● **Exercise aim**
Reproduce all of the listing below without alteration.

════════════════════

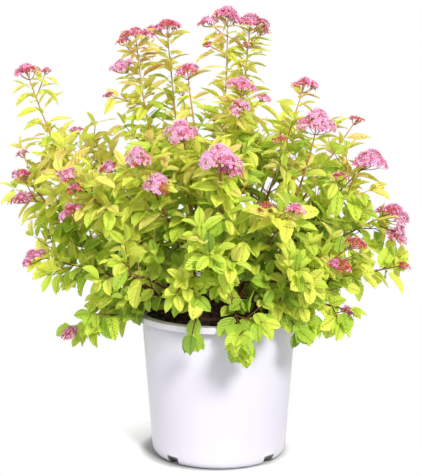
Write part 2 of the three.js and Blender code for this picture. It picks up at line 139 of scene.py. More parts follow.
def ringQuads(rings, columns):  # the four corners of each face between closed rings of points
    row, column = np.meshgrid(np.arange(rings - 1), np.arange(columns), indexing="ij")
    after = (column + 1) % columns
    corners = [(row, column), (row, after), (row + 1, after), (row + 1, column)]
    return np.stack([r * columns + c for r, c in corners], axis=-1).reshape(-1, 4)


def tubes(paths, radii, sides, relief=1):
    # rings of corners carried along each path of a stack, square to its tangent, and a cap on both ends
    stems, rings = paths.shape[:2]
    tangent = unit(np.gradient(paths, axis=1))
    guide = np.broadcast_to(guideFor(tangent)[:, rings // 2, None], tangent.shape)
    across = squareTo(guide, tangent)
    ring = turnedAbout(across[:, :, None], tangent[:, :, None], evenTurns(sides))
    points = paths[:, :, None] + ring * (radii[..., None] * relief)[..., None]
    caps = np.stack([np.arange(sides)[::-1], (rings - 1) * sides + np.arange(sides)])
    faceSets = [repeated(faces, rings * sides, stems) for faces in (ringQuads(rings, sides), caps)]
    return points.reshape(-1, 3), faceSets


def revolved(outline, angles, reshape):
    # an outline of (radius, height) from axis to axis, turned round Z, its first and last points being poles
    outline = np.asarray(outline)
    inner = outline[1:-1]
    rows, columns = len(inner), len(angles)
    radius, height = reshape(*(np.repeat(inner[:, k : k + 1], columns, axis=1) for k in (0, 1)), angles)
    points = np.stack([radius * np.cos(angles), radius * np.sin(angles), height], axis=-1).reshape(-1, 3)
    low, last = rows * columns, (rows - 1) * columns
    here = np.arange(columns)
    after = (here + 1) % columns
    lowFan = np.stack([np.full(columns, low), after, here], axis=-1)
    highFan = np.stack([np.full(columns, low + 1), last + here, last + after], axis=-1)
    poles = np.array([[0, 0, outline[0][1]], [0, 0, outline[-1][1]]])
    return np.concatenate([points, poles]), [ringQuads(rows, columns), np.concatenate([lowFan, highFan])]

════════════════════

● **Solution**
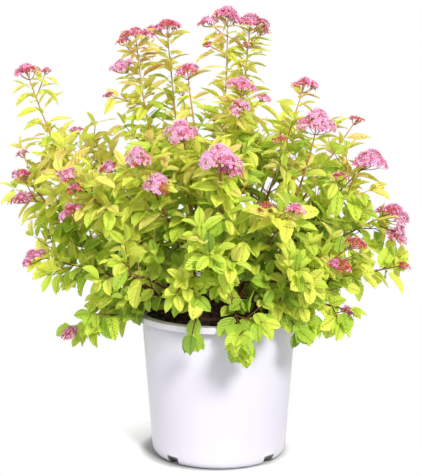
Write part 2 of the three.js and Blender code for this picture. It picks up at line 139 of scene.py. More parts follow.
def ringQuads(rings, columns):  # the four corners of each face between closed rings of points
    row, column = np.meshgrid(np.arange(rings - 1), np.arange(columns), indexing="ij")
    after = (column + 1) % columns
    corners = [(row, column), (row, after), (row + 1, after), (row + 1, column)]
    return np.stack([r * columns + c for r, c in corners], axis=-1).reshape(-1, 4)


def tubes(paths, radii, sides, relief=1):
    # rings of corners carried along each path of a stack, square to its tangent, and a cap on both ends
    stems, rings = paths.shape[:2]
    tangent = unit(np.gradient(paths, axis=1))
    guide = np.broadcast_to(guideFor(tangent)[:, rings // 2, None], tangent.shape)
    across = squareTo(guide, tangent)
    ring = turnedAbout(across[:, :, None], tangent[:, :, None], evenTurns(sides))
    points = paths[:, :, None] + ring * (radii[..., None] * relief)[..., None]
    caps = np.stack([np.arange(sides)[::-1], (rings - 1) * sides + np.arange(sides)])
    faceSets = [repeated(faces, rings * sides, stems) for faces in (ringQuads(rings, sides), caps)]
    return points.reshape(-1, 3), faceSets


def revolved(outline, angles, reshape):
    # an outline of (radius, height) from axis to axis, turned round Z, its first and last points being poles
    outline = np.asarray(outline)
    inner = outline[1:-1]
    rows, columns = len(inner), len(angles)
    radius, height = reshape(*(np.repeat(inner[:, k : k + 1], columns, axis=1) for k in (0, 1)), angles)
    points = np.stack([radius * np.cos(angles), radius * np.sin(angles), height], axis=-1).reshape(-1, 3)
    low, last = rows * columns, (rows - 1) * columns
    here = np.arange(columns)
    after = (here + 1) % columns
    lowFan = np.stack([np.full(columns, low), after, here], axis=-1)
    highFan = np.stack([np.full(columns, low + 1), last + here, last + after], axis=-1)
    poles = np.array([[0, 0, outline[0][1]], [0, 0, outline[-1][1]]])
    return np.concatenate([points, poles]), [ringQuads(rows, columns), np.concatenate([lowFan, highFan])]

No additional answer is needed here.